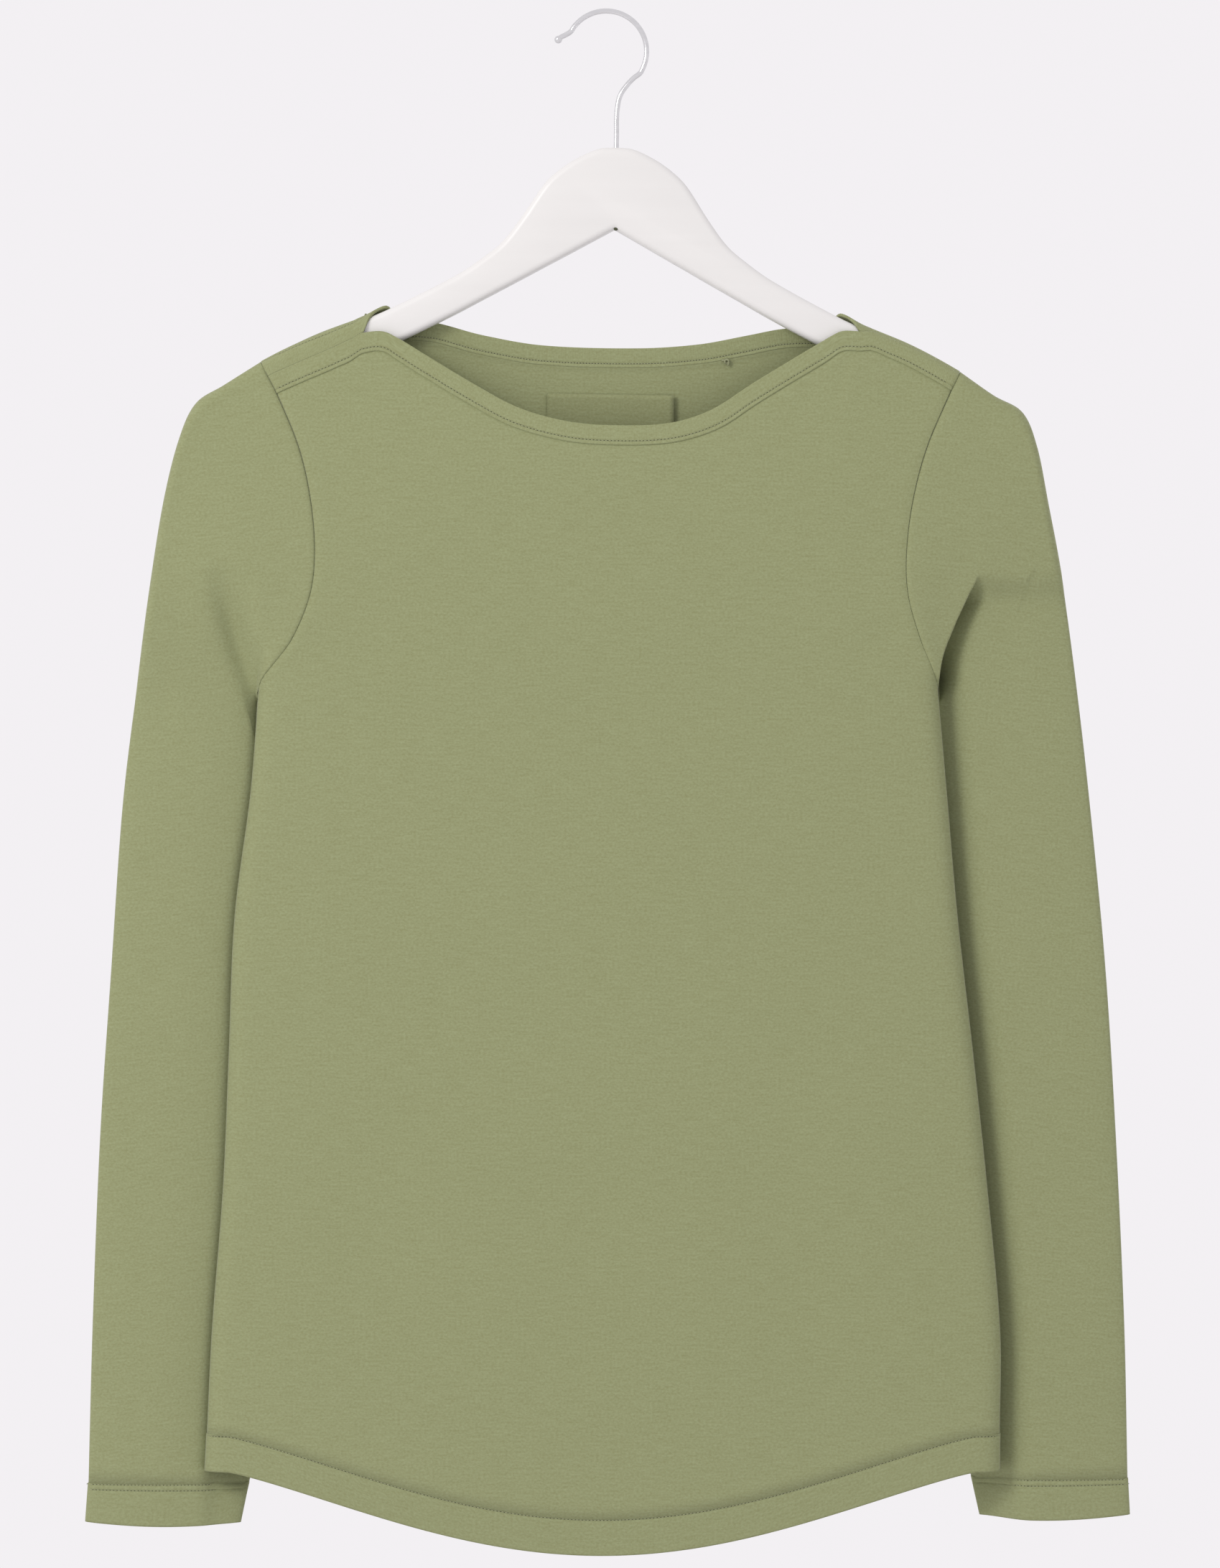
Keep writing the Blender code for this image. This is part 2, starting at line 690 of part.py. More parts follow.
def make_hanger(material):
    bm = bmesh.new()
    half = HANGER_THICKNESS / 2
    front = [bm.verts.new((x * MM, -half * MM, z * MM)) for x, z in hanger_outline()]
    face = bm.faces.new(front)
    extruded = bmesh.ops.extrude_face_region(bm, geom=[face])
    moved = [item for item in extruded["geom"] if isinstance(item, bmesh.types.BMVert)]
    bmesh.ops.translate(bm, verts=moved, vec=(0.0, HANGER_THICKNESS * MM, 0.0))
    bmesh.ops.recalc_face_normals(bm, faces=bm.faces)
    rims = [edge for edge in bm.edges if abs(edge.verts[0].co.y - edge.verts[1].co.y) < 1e-6]
    bmesh.ops.bevel(
        bm, geom=rims, offset=HANGER_EDGE * MM, segments=HANGER_EDGE_STEPS, profile=0.5,
        affect="EDGES", clamp_overlap=True, material=-1,
    )
    wood = add_mesh("hanger_wood", bm, material)

    drill = bmesh.new()
    bmesh.ops.create_cone(
        drill, segments=STEM_HOLE_SIDES, radius1=STEM_HOLE_RADIUS * MM, radius2=STEM_HOLE_RADIUS * MM,
        depth=2 * STEM_HOLE_DEPTH * MM, cap_ends=True,
    )
    cutter = add_mesh("stem_hole_cutter", drill, material)
    cutter.location = (HANGER_FOOT[0] * MM, 0.0, HANGER_FOOT[1] * MM)
    cutter.hide_render = True
    cutter.display_type = "WIRE"
    hole = wood.modifiers.new("Stem hole", "BOOLEAN")
    hole.operation = "DIFFERENCE"
    hole.solver = "EXACT"
    hole.object = cutter
    return wood


def hook_path():
    """The wire's middle: the stem, the round crown, then the tip that flares to its ball."""
    crown = []
    for angle in spread(CROWN_STEPS, HOOK_START, HOOK_END):
        crown.append((
            HOOK_CENTRE[0] + HOOK_RADIUS * math.cos(angle),
            HOOK_CENTRE[1] + HOOK_RADIUS * math.sin(angle),
        ))
    return list(HOOK_STEM) + crown + list(HOOK_TIP)


def make_hook(material):
    """A wire of round rings along the path, closed by a ball at its end."""
    path = hook_path()
    rings = [(point, WIRE_RADIUS) for point in path]
    last, before = path[-1], path[-2]
    length = math.dist(last, before)
    ahead = ((last[0] - before[0]) / length, (last[1] - before[1]) / length)
    for angle in BALL_RING_ANGLES:
        away = BALL_RADIUS * math.sin(math.radians(angle))
        size = BALL_RADIUS * math.cos(math.radians(angle))
        rings.append(((BALL_CENTRE[0] + ahead[0] * away, BALL_CENTRE[1] + ahead[1] * away), size))
    bm = bmesh.new()
    loops = []
    for i, (point, radius) in enumerate(rings):
        a, b = rings[max(i - 1, 0)][0], rings[min(i + 1, len(rings) - 1)][0]
        length = math.dist(a, b)
        side = ((b[1] - a[1]) / length, -(b[0] - a[0]) / length)
        loop = []
        for k in range(WIRE_SIDES):
            turn = 2 * math.pi * k / WIRE_SIDES
            off, y = radius * math.cos(turn), radius * math.sin(turn)
            loop.append(bm.verts.new(((point[0] + side[0] * off) * MM, y * MM, (point[1] + side[1] * off) * MM)))
        loops.append(loop)
    for first, second in zip(loops, loops[1:]):
        for k in range(WIRE_SIDES):
            j = (k + 1) % WIRE_SIDES
            bm.faces.new((first[k], first[j], second[j], second[k]))
    bm.faces.new(loops[0])
    bm.faces.new(list(reversed(loops[-1])))
    bmesh.ops.recalc_face_normals(bm, faces=bm.faces)
    return add_mesh("hanger_hook", bm, material)


def make_shirt():
    for face in ("front", "back"):
        jersey = new_material(f"jersey_{face}", SAGE, 0.9)
        doubled = new_material(f"doubled_{face}", PALE_SAGE, 0.9)
        hem_cloth = new_material(f"hem_{face}", PALE_SAGE, 0.9)
        cloth_wall(f"body_{face}", panel_rows(face), CLOTH_THICKNESS, jersey)
        cloth_wall(f"neck_binding_{face}", binding_rows(face), DOUBLED_THICKNESS, doubled)
        cloth_wall(f"hem_{face}", hem_rows(face), DOUBLED_THICKNESS, hem_cloth)
    for side in ("left", "right"):
        jersey = new_material(f"jersey_{side}", SAGE, 0.9)
        turned = new_material(f"cuff_{side}", PALE_SAGE, 0.9)
        cloth_wall(f"sleeve_{side}", sleeve_rows(side), CLOTH_THICKNESS, jersey, tube=True)
        cloth_wall(f"cuff_{side}", cuff_rows(side), DOUBLED_THICKNESS, turned, tube=True)
    patch_cloth = new_material("patch_cloth", SAGE, 0.9)
    cloth_wall("neck_patch", patch_rows(), CLOTH_THICKNESS, patch_cloth)


make_shirt()
make_hanger(new_material("white_paint", WHITE, 0.4))
make_hook(new_material("chrome_wire", CHROME, 0.15, 1.0))
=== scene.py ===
# %% [markdown]
# # A long-sleeved t-shirt on a hanger
# The real thing is a soft cotton jersey top with a wide boat neck, hung on a flat white
# hanger. Its cloth is cut as a front, a back and two sleeves, and its neck, hem and cuffs
# are finished with doubled cloth. This lesson builds each of those pieces as a thin sheet
# whose shape comes from a few measured lines, then sews it with small stitches.

import math
from bisect import bisect_right

import bmesh
import bpy
from mathutils import Matrix, Vector


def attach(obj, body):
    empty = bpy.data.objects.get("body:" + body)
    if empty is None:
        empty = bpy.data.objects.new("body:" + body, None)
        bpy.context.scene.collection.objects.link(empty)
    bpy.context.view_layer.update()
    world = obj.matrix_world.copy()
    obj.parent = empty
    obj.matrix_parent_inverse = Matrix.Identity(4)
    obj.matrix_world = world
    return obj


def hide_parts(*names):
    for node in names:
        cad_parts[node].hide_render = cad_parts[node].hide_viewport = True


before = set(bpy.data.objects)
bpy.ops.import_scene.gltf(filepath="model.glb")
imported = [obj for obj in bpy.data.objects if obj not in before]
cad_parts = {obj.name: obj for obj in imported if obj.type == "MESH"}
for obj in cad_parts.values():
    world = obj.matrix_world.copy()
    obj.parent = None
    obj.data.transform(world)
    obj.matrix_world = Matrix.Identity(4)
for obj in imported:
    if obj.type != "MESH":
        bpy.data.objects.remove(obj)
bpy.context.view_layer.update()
MM = 0.001
print("solids:", sorted(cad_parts))

# %% [markdown]
# ## Measured lines
# A garment hangs in smooth curves, so each edge is given by a few measured points in a
# table, and a cubic curve runs through them. The sizes are millimetres from the inner
# crown of the hook. X runs to the right of someone who faces the shirt, and Z up.

# %% Sizes of the cloth and the hanger
CLOTH = 0.9
DOUBLED = 1.5
TUCK_UNDER = 1.0
ARMHOLE_GAP = 0.3
SIDE_GAP = 0.3
BINDING_WIDTH = 10.5
SLOPE_REACH, STEEPEST_EDGE = 7.0, 1.1
HEM_DEPTH = 20.0
ARCH_RADIUS = 6.6
SIDE_FOLD = 9.0
HALF_WIDTH = 190.0
FULLNESS = {"front": 13.5, "back": 12.5}
FIT_START_Z, FIT_ROUNDS, ARMHOLE_ROUNDS = -200.0, 30, 12
FULLNESS_RUN = 150.0
ROUNDNESS = 2.5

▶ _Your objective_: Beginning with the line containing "panel_rows(face), CLOTH_THICKNESS, jersey)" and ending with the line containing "in imported if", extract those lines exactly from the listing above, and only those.

▶ _Task answer_:
        cloth_wall(f"body_{face}", panel_rows(face), CLOTH_THICKNESS, jersey)
        cloth_wall(f"neck_binding_{face}", binding_rows(face), DOUBLED_THICKNESS, doubled)
        cloth_wall(f"hem_{face}", hem_rows(face), DOUBLED_THICKNESS, hem_cloth)
    for side in ("left", "right"):
        jersey = new_material(f"jersey_{side}", SAGE, 0.9)
        turned = new_material(f"cuff_{side}", PALE_SAGE, 0.9)
        cloth_wall(f"sleeve_{side}", sleeve_rows(side), CLOTH_THICKNESS, jersey, tube=True)
        cloth_wall(f"cuff_{side}", cuff_rows(side), DOUBLED_THICKNESS, turned, tube=True)
    patch_cloth = new_material("patch_cloth", SAGE, 0.9)
    cloth_wall("neck_patch", patch_rows(), CLOTH_THICKNESS, patch_cloth)


make_shirt()
make_hanger(new_material("white_paint", WHITE, 0.4))
make_hook(new_material("chrome_wire", CHROME, 0.15, 1.0))
=== scene.py ===
# %% [markdown]
# # A long-sleeved t-shirt on a hanger
# The real thing is a soft cotton jersey top with a wide boat neck, hung on a flat white
# hanger. Its cloth is cut as a front, a back and two sleeves, and its neck, hem and cuffs
# are finished with doubled cloth. This lesson builds each of those pieces as a thin sheet
# whose shape comes from a few measured lines, then sews it with small stitches.

import math
from bisect import bisect_right

import bmesh
import bpy
from mathutils import Matrix, Vector


def attach(obj, body):
    empty = bpy.data.objects.get("body:" + body)
    if empty is None:
        empty = bpy.data.objects.new("body:" + body, None)
        bpy.context.scene.collection.objects.link(empty)
    bpy.context.view_layer.update()
    world = obj.matrix_world.copy()
    obj.parent = empty
    obj.matrix_parent_inverse = Matrix.Identity(4)
    obj.matrix_world = world
    return obj


def hide_parts(*names):
    for node in names:
        cad_parts[node].hide_render = cad_parts[node].hide_viewport = True


before = set(bpy.data.objects)
bpy.ops.import_scene.gltf(filepath="model.glb")
imported = [obj for obj in bpy.data.objects if obj not in before]
cad_parts = {obj.name: obj for obj in imported if obj.type == "MESH"}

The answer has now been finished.